Problem: Object storage has 50-200ms latency per request. There's no querying, no indexing, no transactions. You can't do "find all users in California" without scanning every object. Updates require rewriting the entire object.
Better: Use a database on block storage for structured data that needs querying. Reserve object storage for blobs.
Mistake 4: Not Mentioning Cost Differences
Interviewers expect you to reason about cost at scale. Object storage at $0.023/GB vs block storage at $0.10/GB is a 4x difference. At 1PB, that's the difference between $23K/month and $100K/month. Always mention cost as part of your storage decision.
Summary: What to Remember
- Block storage is raw disk. Fixed-size blocks, random access, mount as a volume. Use it for databases and VMs. Cloud examples: EBS, Persistent Disks.
- Object storage is a flat key-value store for blobs. Accessed via REST API, immutable objects, virtually unlimited scale. Use it for media, backups, and static assets. Cloud examples: S3, GCS.
- File storage (EFS, NFS) is shared network filesystem. Use it when multiple servers need to mount the same volume. Rarely the primary choice in system design.
- The metadata + content separation pattern is the single most important storage pattern. Metadata in a database, content in object storage.
- Cost matters: Object storage is 4-5x cheaper per GB than block storage. At scale, this difference is enormous.
- Durability: S3 provides 99.999999999% (11 nines) durability. You don't need to manage replication yourself.
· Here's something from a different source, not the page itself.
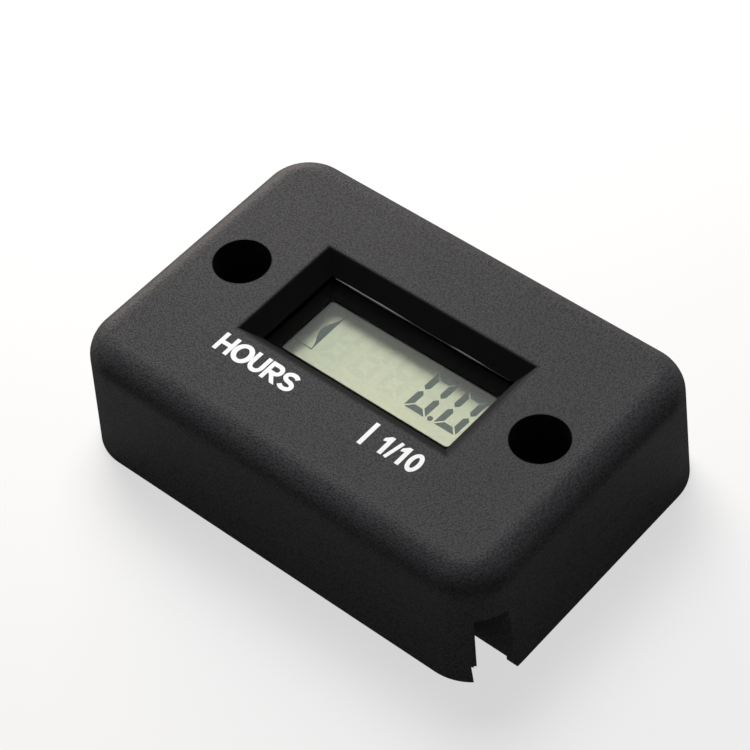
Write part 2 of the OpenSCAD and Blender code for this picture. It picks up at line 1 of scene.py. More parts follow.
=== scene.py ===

- Real systems use both: Dropbox, Instagram, and Netflix all use databases on block storage for metadata and object storage for content.
Interview golden rule:
When you see user-generated content (images, videos, files, pastes),
reach for object storage. Keep metadata in your database, content in S3,
and always explain the cost and scalability reasoning behind the split.